* [The exercise]:
Quote the records below word for word, please, from the very first line through the one that contains "Reconstruct the object", and nothing beyond it.

━━━━━ Entries ━━━━━

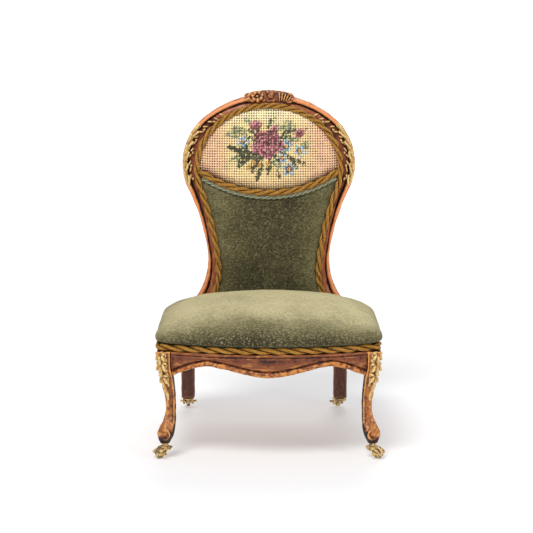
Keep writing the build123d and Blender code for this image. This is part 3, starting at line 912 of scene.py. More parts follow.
def arc_line(radius, first, last, forward):
    """Line of a cord on an arc under the medallion, between two angles from straight down."""
    def line(share):
        angle = first + (last - first) * share
        x = radius * math.sin(angle)
        z = medallion_centre - radius * math.cos(angle)
        point = back_point(x, z, forward)
        outside = back_point(x * 1.01, medallion_centre - 1.01 * radius * math.cos(angle), forward)
        out = (back_point(x, z, forward + 0.1) - point).normalized()
        return point, (outside - point).normalized(), out
    return line


def make_medallion_rope():
    """Gold rope along the lower edge of the medallion."""
    radius = medallion_radius + 0.05 + rope_width / 2
    reach = medallion_reach(radius, 0.7)
    line = arc_line(radius, -reach, reach, pad_stand + 0.12)
    length = 2 * reach * radius
    piece = make_twist("medallion_rope_twist", line, length, 0.39, 0.35, 0.9, 6.2, turn=1.0)
    return finished(piece, gold_thread, "gold_rope", "chair", "medallion_rope", angle=80)


def make_green_cord():
    """Thin pale cord under the medallion's rope, starting a little short of the frame on the left."""
    radius = medallion_radius + rope_width + 0.48
    reach = medallion_reach(radius, 0.9)
    start = -reach + 0.01
    line = arc_line(radius, start, reach, pad_stand + 0.02)
    length = (reach - start) * radius
    piece = make_twist("medallion_green_cord_twist", line, length, 0.21, 0.18, 0.9, 2.7, 7.0)
    return finished(piece, green_thread, "green_cord", "chair", "medallion_green_cord", angle=80)


# ---------------------------------------------------------------- upholstery of the back
def backed(piece, thickness):
    """Gives a sheet its thickness, behind it, with its sides closed."""
    return apply_modifier(piece, "SOLIDIFY", thickness=thickness, offset=-1.0)


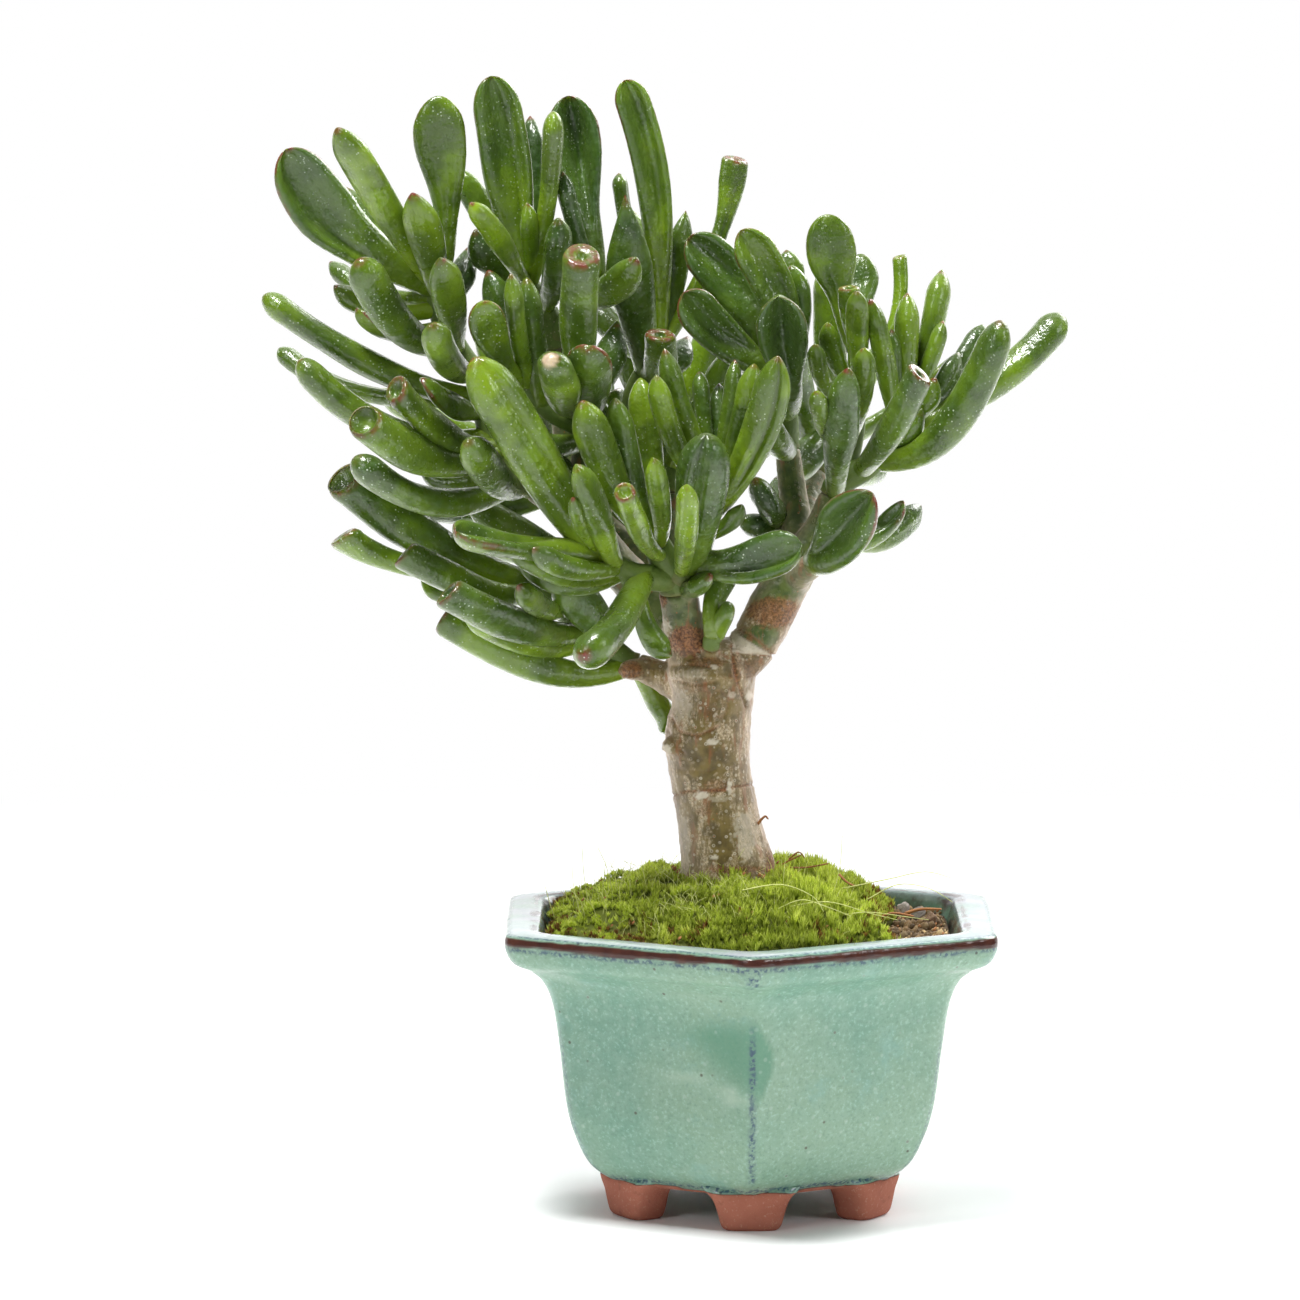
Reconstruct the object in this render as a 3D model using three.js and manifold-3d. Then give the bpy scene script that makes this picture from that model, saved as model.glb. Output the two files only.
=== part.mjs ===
// Jade bonsai: a finger-leaved jade plant with a forked woody trunk, standing in a
// six-sided glazed pot of soil under a cushion of moss.
//
// Millimetres, +Z up, the ground at z = 0. Everything is worked out from the pot's
// middle axis, and the finished group is then moved so that its origin lies under
// the middle of the whole plant, on the ground.
//
// The crown is drawn on a front sheet: the upright plane through the pot's axis,
// as seen by somebody 1.8 m in front of it, whose eye is 350 mm above the ground.
// A place on it is [across, up], and a depth (minus is towards the front) moves the
// place along that person's line of sight, so the drawing stays true whatever the
// depth is.

import * as THREE from 'three';
import { mergeVertices } from 'three/addons/utils/BufferGeometryUtils.js';
import Module from 'manifold-3d';

// ---------------------------------------------------------------- driving sizes

const FIT_GAP = 0.35;            // air between two pieces that touch

const POT_HEIGHT = 75.5;
const POT_FLOOR_TOP = 14;        // inside floor of the pot
const DRAIN_RADIUS = 7;
const FOOT_RING = 33.5;          // distance of each foot from the pot's axis
const FOOT_TOP = 12;             // the feet are sunk into the body up to here

const SOIL_TOP = 71.2;
const BARE_EDGE = 35;            // the moss stops here, the soil beyond is bare
const MOSS_CENTRE = -6;
const MOSS_SWELL = 13.5;         // rise of the moss from its edge to the trunk

const EYE = new THREE.Vector3(-25.6, -1800, 350);

// Pot wall, from the underside over the lip to the inside floor:
// [up, distance from axis to flat, corner radius].
const POT_WALL = [
  [9, 34.6, 6], [14, 40.6, 6], [21, 44.2, 6], [30, 46.8, 6],
  [45, 48.7, 6], [56, 50.6, 6], [62, 53.3, 6], [66, 56.7, 6],
  [69.2, 60.2, 6], [73, 62.2, 6], [75.2, 61.9, 6],
  [POT_HEIGHT, 60.6, 7], [POT_HEIGHT, 55, 9], [74.2, 53.2, 10], [SOIL_TOP, 52.3, 10.5],
  [62, 49.6, 11], [20, 40.2, 9], [POT_FLOOR_TOP, 34, 8],
];

// A foot, from the ground up: [up, width round the pot, depth].
const FOOT = [[0, 14, 9], [1.2, 16, 11], [6, 18.5, 12.5], [FOOT_TOP, 27, 14]];

// ------------------------------------------------------------------- solids

const wasm = await Module();
wasm.setup();

// A closed skin over rings of points that all have the same count. The ends are
// closed by fans to a middle point, which may be given, or the rings join up in a
// circle where the skin is a ring itself.
function skin(rings, { first, last, circle = false } = {}) {
  const count = rings[0].length;
  const points = rings.flat().map((p) => [p.x, p.y, p.z]);
  const faces = [];
  const stretch = circle ? rings.length : rings.length - 1;
  for (let r = 0; r < stretch; r += 1) {
    const low = r * count;
    const high = ((r + 1) % rings.length) * count;
    for (let i = 0; i < count; i += 1) {
      const j = (i + 1) % count;
      faces.push([low + i, low + j, high + j], [low + i, high + j, high + i]);
    }
  }
  if (!circle) {
    for (const [start, middle, turn] of [[0, first, true], [rings.length - 1, last, false]]) {
      const ring = rings[start];
      const centre = middle ?? ring.reduce((sum, p) => sum.add(p), new THREE.Vector3()).divideScalar(count);
      const hub = points.push([centre.x, centre.y, centre.z]) - 1;
      for (let i = 0; i < count; i += 1) {
        const a = start * count + i;
        const b = start * count + ((i + 1) % count);
        faces.push(turn ? [hub, b, a] : [hub, a, b]);
      }
    }
  }
  const inward = faces.reduce((volume, [a, b, c]) => volume
    + new THREE.Vector3(...points[a]).dot(
      new THREE.Vector3(...points[b]).cross(new THREE.Vector3(...points[c]))), 0) < 0;
  const geometry = new THREE.BufferGeometry();
  geometry.setAttribute('position', new THREE.Float32BufferAttribute(points.flat(), 3));
  geometry.setIndex(faces.flatMap(([a, b, c]) => (inward ? [a, c, b] : [a, b, c])));
  return geometry;
}

function solid(geometry) {
  const bare = geometry.clone();
  bare.deleteAttribute('normal');
  bare.deleteAttribute('uv');
  const merged = mergeVertices(bare, 1e-4);
  return new wasm.Manifold(new wasm.Mesh({
    numProp: 3,
    vertProperties: merged.attributes.position.array,
    triVerts: Uint32Array.from(merged.index.array),
  }));
}

// The largest closed body of a joined solid: sealed hollows are filled by it and
// loose scraps are dropped.
function oneBody(joined) {
  return joined.decompose().reduce((best, body) => (body.volume() > best.volume() ? body : best));
}

function geometryOf(body) {
  const { vertProperties, triVerts } = body.getMesh();
  const geometry = new THREE.BufferGeometry();
  geometry.setAttribute('position', new THREE.Float32BufferAttribute(vertProperties, 3));
  geometry.setIndex(Array.from(triVerts));
  geometry.computeVertexNormals();
  return geometry;
}

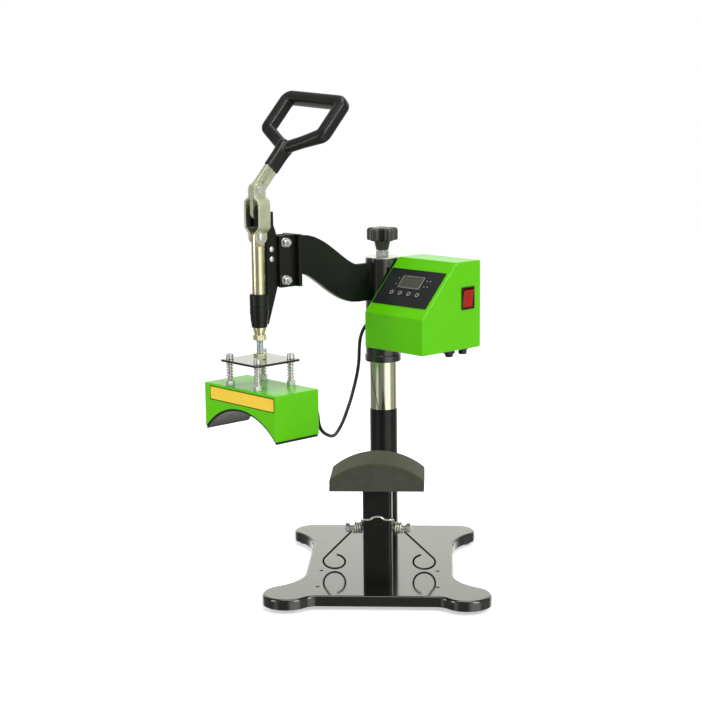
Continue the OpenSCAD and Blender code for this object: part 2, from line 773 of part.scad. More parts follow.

━━━━━

* [Exercise output]:
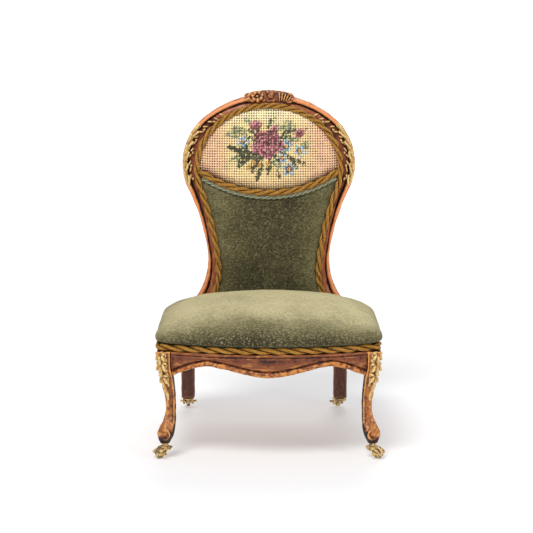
Keep writing the build123d and Blender code for this image. This is part 3, starting at line 912 of scene.py. More parts follow.
def arc_line(radius, first, last, forward):
    """Line of a cord on an arc under the medallion, between two angles from straight down."""
    def line(share):
        angle = first + (last - first) * share
        x = radius * math.sin(angle)
        z = medallion_centre - radius * math.cos(angle)
        point = back_point(x, z, forward)
        outside = back_point(x * 1.01, medallion_centre - 1.01 * radius * math.cos(angle), forward)
        out = (back_point(x, z, forward + 0.1) - point).normalized()
        return point, (outside - point).normalized(), out
    return line


def make_medallion_rope():
    """Gold rope along the lower edge of the medallion."""
    radius = medallion_radius + 0.05 + rope_width / 2
    reach = medallion_reach(radius, 0.7)
    line = arc_line(radius, -reach, reach, pad_stand + 0.12)
    length = 2 * reach * radius
    piece = make_twist("medallion_rope_twist", line, length, 0.39, 0.35, 0.9, 6.2, turn=1.0)
    return finished(piece, gold_thread, "gold_rope", "chair", "medallion_rope", angle=80)


def make_green_cord():
    """Thin pale cord under the medallion's rope, starting a little short of the frame on the left."""
    radius = medallion_radius + rope_width + 0.48
    reach = medallion_reach(radius, 0.9)
    start = -reach + 0.01
    line = arc_line(radius, start, reach, pad_stand + 0.02)
    length = (reach - start) * radius
    piece = make_twist("medallion_green_cord_twist", line, length, 0.21, 0.18, 0.9, 2.7, 7.0)
    return finished(piece, green_thread, "green_cord", "chair", "medallion_green_cord", angle=80)


# ---------------------------------------------------------------- upholstery of the back
def backed(piece, thickness):
    """Gives a sheet its thickness, behind it, with its sides closed."""
    return apply_modifier(piece, "SOLIDIFY", thickness=thickness, offset=-1.0)


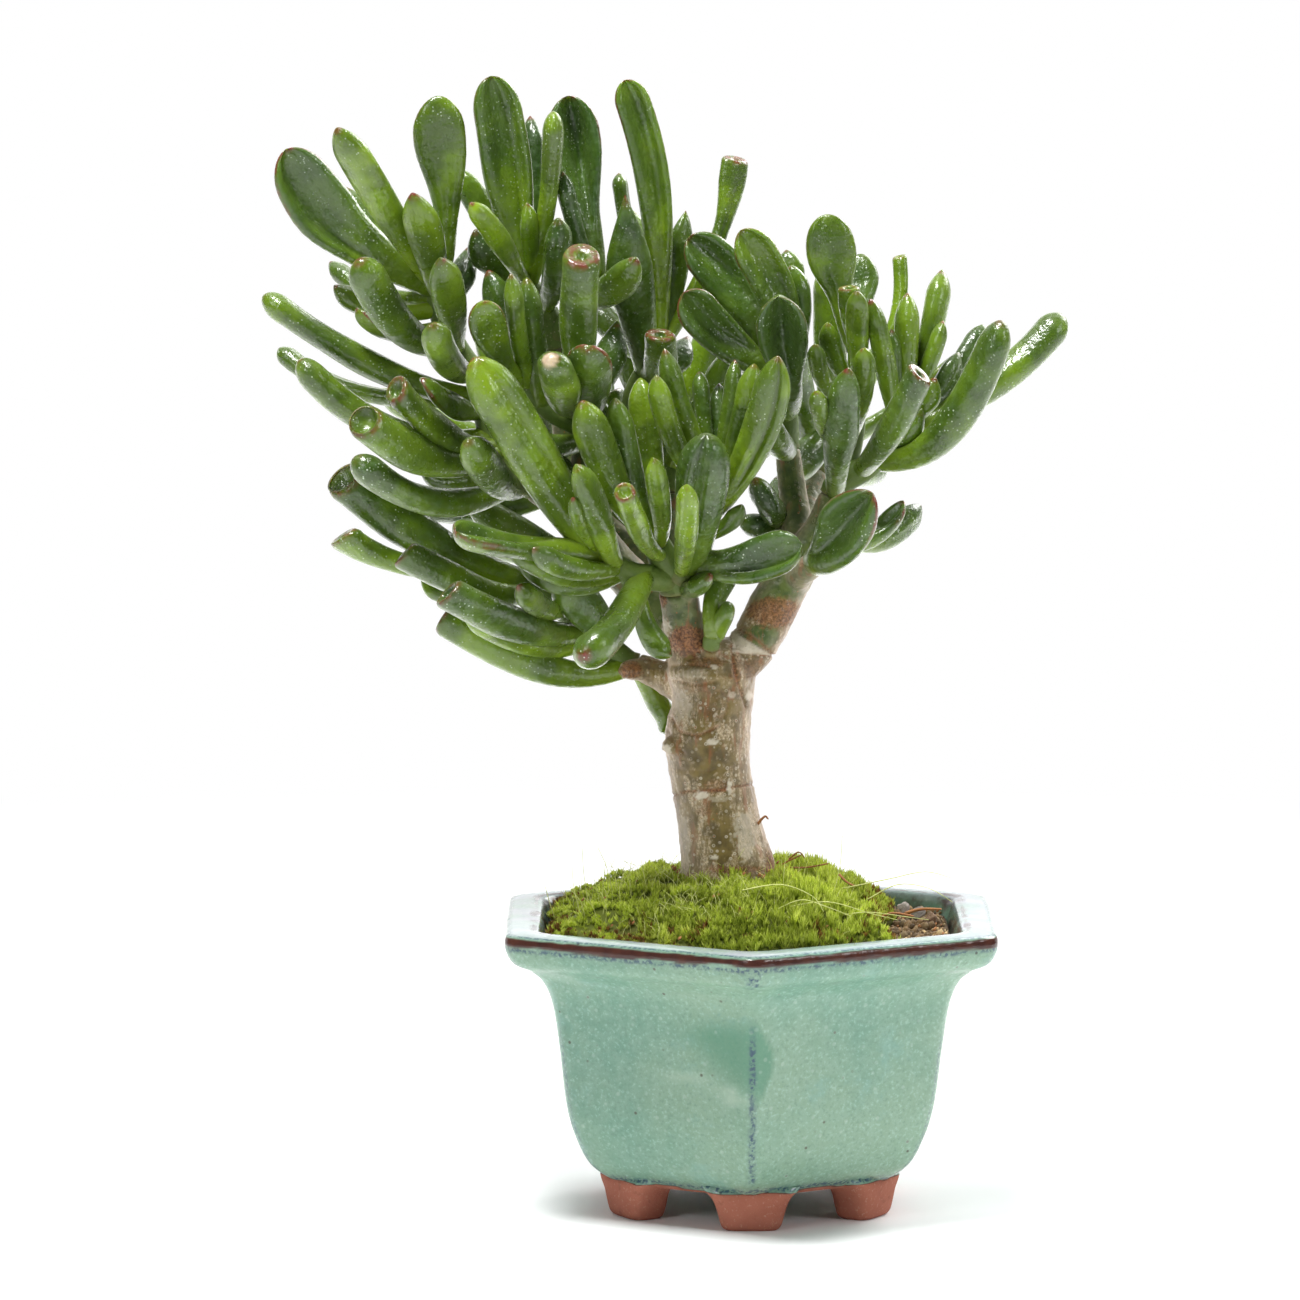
Reconstruct the object in this render as a 3D model using three.js and manifold-3d. Then give the bpy scene script that makes this picture from that model, saved as model.glb. Output the two files only.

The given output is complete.